-- Data extract --
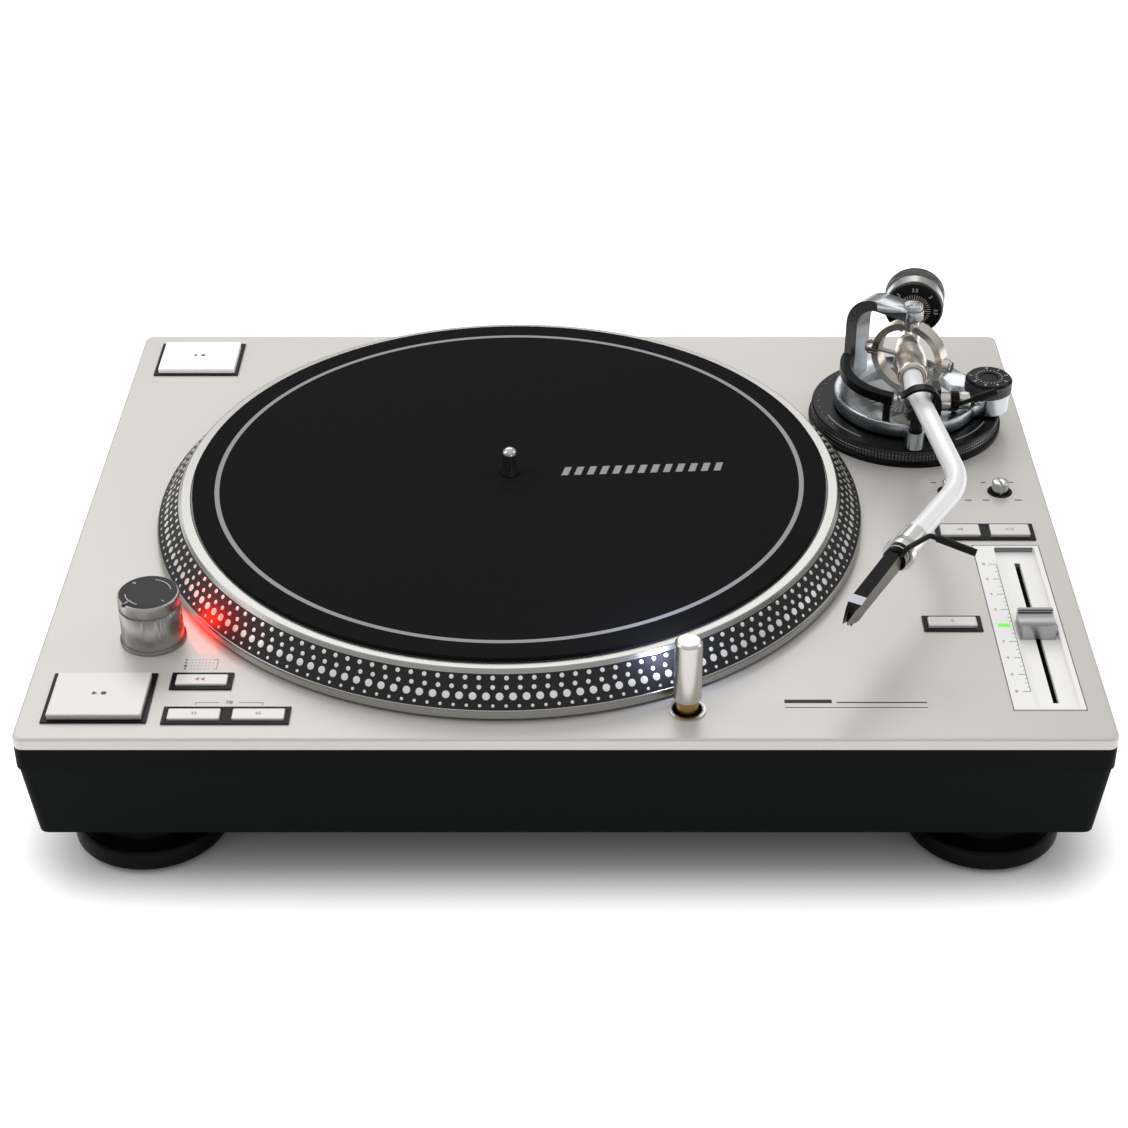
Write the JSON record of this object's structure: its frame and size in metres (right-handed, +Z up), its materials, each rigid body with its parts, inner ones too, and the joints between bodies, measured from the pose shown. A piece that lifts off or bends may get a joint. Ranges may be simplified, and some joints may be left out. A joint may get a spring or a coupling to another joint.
{
  "type": "turntable record player",
  "caption": "Direct-drive turntable record player with a silver top plate, dotted strobe platter, slipmat, S-shaped tonearm, pitch fader, push buttons and four round isolating feet.",
  "frame": {"origin": "centre of the footprint on the surface the feet stand on", "axes": "+X to the right along the front edge, +Y to the back, +Z up"},
  "size_m": [0.458, 0.354, 0.145],
  "materials": {
    "silver_plate": "satin",
    "black_case": "fine matte",
    "steel": "satin",
    "rubber": "matte",
    "black_plastic": "semi gloss",
    "brass": "satin",
    "circuit_board": "matte",
    "cast_alloy": "turned",
    "copper_coil": "wound",
    "pale_panel": "satin",
    "red_lens": "clear red",
    "bright_metal": "machined",
    "magnet": "sintered",
    "chrome": "polished",
    "felt": "felt",
    "arm_silver": "satin",
    "grey_plastic": "satin",
    "pale_metal": "satin",
    "lit_white": "lit from below"
  },
  "bodies": {
    "plinth": {"top_plate": "silver_plate", "upper_band": "black_case", "base_tub": "black_case", "bottom_cover": "black_case", "case_screws": "steel", "foot_cups": "black_case", "foot_pads": "rubber", "rear_panel": "black_case", "power_inlet": "black_plastic", "signal_jacks": "brass", "main_board": "circuit_board", "transformer": "steel", "bearing_housing": "cast_alloy", "stator": "copper_coil", "button_housings": "black_plastic", "button_switches": "circuit_board", "pitch_panel": "pale_panel", "fader_unit": "steel", "knob_pots": "black_plastic", "strobe_housing": "bright_metal", "strobe_lens": "red_lens", "target_light_sleeve": "steel"},
    "start_stop_front_key": {"start_stop_front_button": "pale_metal"},
    "start_stop_rear_key": {"start_stop_rear_button": "lit_white"},
    "reverse_key": {"reverse_button": "pale_metal"},
    "speed_33_key": {"speed_33_button": "pale_metal"},
    "speed_45_key": {"speed_45_button": "pale_metal"},
    "range_narrow_key": {"range_narrow_button": "pale_metal"},
    "range_wide_key": {"range_wide_button": "pale_metal"},
    "reset_key": {"reset_button": "pale_metal"},
    "fader": {"pitch_fader": "bright_metal"},
    "power_switch": {"power_dial": "bright_metal"},
    "target_lamp": {"target_light": "bright_metal"},
    "knob_left": {"level_knob_left": "chrome"},
    "knob_right": {"level_knob_right": "chrome"},
    "platter": {"platter": "cast_alloy", "rotor_magnet": "magnet", "spindle": "chrome"},
    "mat": {"slipmat": "felt"},
    "height_ring": {"height_dial": "black_plastic"},
    "arm_base": {"arm_base": "bright_metal", "pivot_bracket": "chrome", "cue_housing": "bright_metal", "arm_rest": "black_plastic"},
    "antiskate": {"antiskate_knob": "black_plastic"},
    "height_lock": {"lock_lever": "steel"},
    "cue": {"cue_lever": "chrome"},
    "lifter": {"arm_lifter": "black_plastic"},
    "clip": {"arm_clip": "black_plastic"},
    "gimbal": {"gimbal_ring": "chrome", "pivot_screws": "steel"},
    "arm": {"bearing_sleeve": "bright_metal", "arm_tube": "arm_silver"},
    "collar": {"locking_collar": "chrome"},
    "cartridge": {"cartridge_body": "black_plastic", "finger_lift": "black_plastic"},
    "stylus": {"stylus_unit": "grey_plastic"},
    "weight_bush": {"counterweight_bush": "brass"},
    "weight": {"counterweight": "bright_metal"},
    "force_ring": {"force_dial": "black_plastic"}
  },
  "joints": [
    {"name": "start_stop_front_press", "type": "slide", "parent": "plinth", "child": "start_stop_front_key", "axis": [0, 0, -1], "range_m": [0, 0.001], "stiffness_N_per_m": 400, "springref_m": -0.001},
    {"name": "start_stop_rear_press", "type": "slide", "parent": "plinth", "child": "start_stop_rear_key", "axis": [0, 0, -1], "range_m": [0, 0.001], "stiffness_N_per_m": 400, "springref_m": -0.001},
    {"name": "reverse_press", "type": "slide", "parent": "plinth", "child": "reverse_key", "axis": [0, 0, -1], "range_m": [0, 0.001], "stiffness_N_per_m": 400, "springref_m": -0.001},
    {"name": "speed_33_press", "type": "slide", "parent": "plinth", "child": "speed_33_key", "axis": [0, 0, -1], "range_m": [0, 0.001], "stiffness_N_per_m": 400, "springref_m": -0.001},
    {"name": "speed_45_press", "type": "slide", "parent": "plinth", "child": "speed_45_key", "axis": [0, 0, -1], "range_m": [0, 0.001], "stiffness_N_per_m": 400, "springref_m": -0.001},
    {"name": "range_narrow_press", "type": "slide", "parent": "plinth", "child": "range_narrow_key", "axis": [0, 0, -1], "range_m": [0, 0.001], "stiffness_N_per_m": 400, "springref_m": -0.001},
    {"name": "range_wide_press", "type": "slide", "parent": "plinth", "child": "range_wide_key", "axis": [0, 0, -1], "range_m": [0, 0.001], "stiffness_N_per_m": 400, "springref_m": -0.001},
    {"name": "reset_press", "type": "slide", "parent": "plinth", "child": "reset_key", "axis": [0, 0, -1], "range_m": [0, 0.001], "stiffness_N_per_m": 400, "springref_m": -0.001},
    {"name": "pitch_slide", "type": "slide", "parent": "plinth", "child": "fader", "axis": [0, 1, 0], "range_m": [-0.05, 0.05]},
    {"name": "power_turn", "type": "hinge", "parent": "plinth", "child": "power_switch", "pos_m": [-0.181, -0.1043, 0.1], "axis": [0, 0, 1], "range_deg": [-50, 0]},
    {"name": "target_light_drop", "type": "slide", "parent": "plinth", "child": "target_lamp", "axis": [0, 0, -1], "range_m": [0, 0.033]},
    {"name": "knob_left_turn", "type": "hinge", "parent": "plinth", "child": "knob_left", "pos_m": [0.1838, 0.0172, 0.08], "axis": [0, 0, 1], "range_deg": [-140, 140]},
    {"name": "knob_right_turn", "type": "hinge", "parent": "plinth", "child": "knob_right", "pos_m": [0.2078, 0.0172, 0.08], "axis": [0, 0, 1], "range_deg": [-140, 140]},
    {"name": "platter_spin", "type": "hinge", "parent": "plinth", "child": "platter", "pos_m": [-0.0275, 0.001, 0.08], "axis": [0, 0, -1], "continuous": true},
    {"name": "slipmat_slip", "type": "hinge", "parent": "platter", "child": "mat", "pos_m": [-0.0275, 0.001, 0.1], "axis": [0, 0, -1], "continuous": true},
    {"name": "height_turn", "type": "hinge", "parent": "plinth", "child": "height_ring", "pos_m": [0.1695, 0.0872, 0.08], "axis": [0, 0, 1], "range_deg": [0, 270]},
    {"name": "arm_height", "type": "slide", "parent": "plinth", "child": "arm_base", "axis": [0, 0, 1], "range_m": [0, 0.006]},
    {"name": "antiskate_turn", "type": "hinge", "parent": "arm_base", "child": "antiskate", "pos_m": [0.2097, 0.0825, 0.102], "axis": [0, 0, 1], "range_deg": [0, 270]},
    {"name": "height_lock_turn", "type": "hinge", "parent": "arm_base", "child": "height_lock", "pos_m": [0.18895, 0.10734, 0.098], "axis": [0, 0, 1], "range_deg": [0, 60]},
    {"name": "cue_lever_turn", "type": "hinge", "parent": "arm_base", "child": "cue", "pos_m": [0.1905, 0.0661, 0.1027], "axis": [1, 0, 0], "range_deg": [0, 45]},
    {"name": "lifter_drop", "type": "slide", "parent": "arm_base", "child": "lifter", "axis": [0, 0, -1], "range_m": [0, 0.004]},
    {"name": "clip_turn", "type": "hinge", "parent": "arm_base", "child": "clip", "pos_m": [0.17735, 0.0435, 0.114], "axis": [0, 1, 0], "range_deg": [0, 80]},
    {"name": "arm_swing", "type": "hinge", "parent": "arm_base", "child": "gimbal", "pos_m": [0.1695, 0.0872, 0.116], "axis": [0, 0, -1], "range_deg": [0, 42]},
    {"name": "arm_lift", "type": "hinge", "parent": "gimbal", "child": "arm", "pos_m": [0.1695, 0.0872, 0.116], "axis": [-0.8616, 0.5075, 0], "range_deg": [0, 5]},
    {"name": "collar_turn", "type": "hinge", "parent": "arm", "child": "collar", "pos_m": [0.14607, -0.08961, 0.116], "axis": [0.5075, 0.8616, 0], "range_deg": [0, 60]},
    {"name": "cartridge_pull", "type": "slide", "parent": "arm", "child": "cartridge", "axis": [-0.5075, -0.8616, 0], "range_m": [0, 0.018]},
    {"name": "stylus_pull", "type": "slide", "parent": "cartridge", "child": "stylus", "axis": [-0.5075, -0.8616, 0], "range_m": [0, 0.01]},
    {"name": "weight_turn", "type": "hinge", "parent": "weight_bush", "child": "weight", "pos_m": [0.17749, 0.13656, 0.116], "axis": [0.1599, 0.9871, 0], "range_deg": [-360, 1080]},
    {"name": "weight_travel", "type": "slide", "parent": "arm", "child": "weight_bush", "axis": [0.1599, 0.9871, 0], "range_m": [-0.002, 0.006]},
    {"name": "force_dial_turn", "type": "hinge", "parent": "weight", "child": "force_ring", "pos_m": [0.17638, 0.12965, 0.116], "axis": [0.1599, 0.9871, 0], "range_deg": [-180, 180]}
  ],
  "couplings": [
    {"joint": "height_turn", "follows": "arm_height", "rad_per_m": 785.4},
    {"joint": "cue_lever_turn", "follows": "lifter_drop", "rad_per_m": 196.35},
    {"joint": "weight_turn", "follows": "weight_travel", "rad_per_m": 3141.6}
  ]
}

-- Exercise details --
Scan the material above. Copy each line where "bodies" occurs.

-- In response --
Write the JSON record of this object's structure: its frame and size in metres (right-handed, +Z up), its materials, each rigid body with its parts, inner ones too, and the joints between bodies, measured from the pose shown. A piece that lifts off or bends may get a joint. Ranges may be simplified, and some joints may be left out. A joint may get a spring or a coupling to another joint.
  "bodies": {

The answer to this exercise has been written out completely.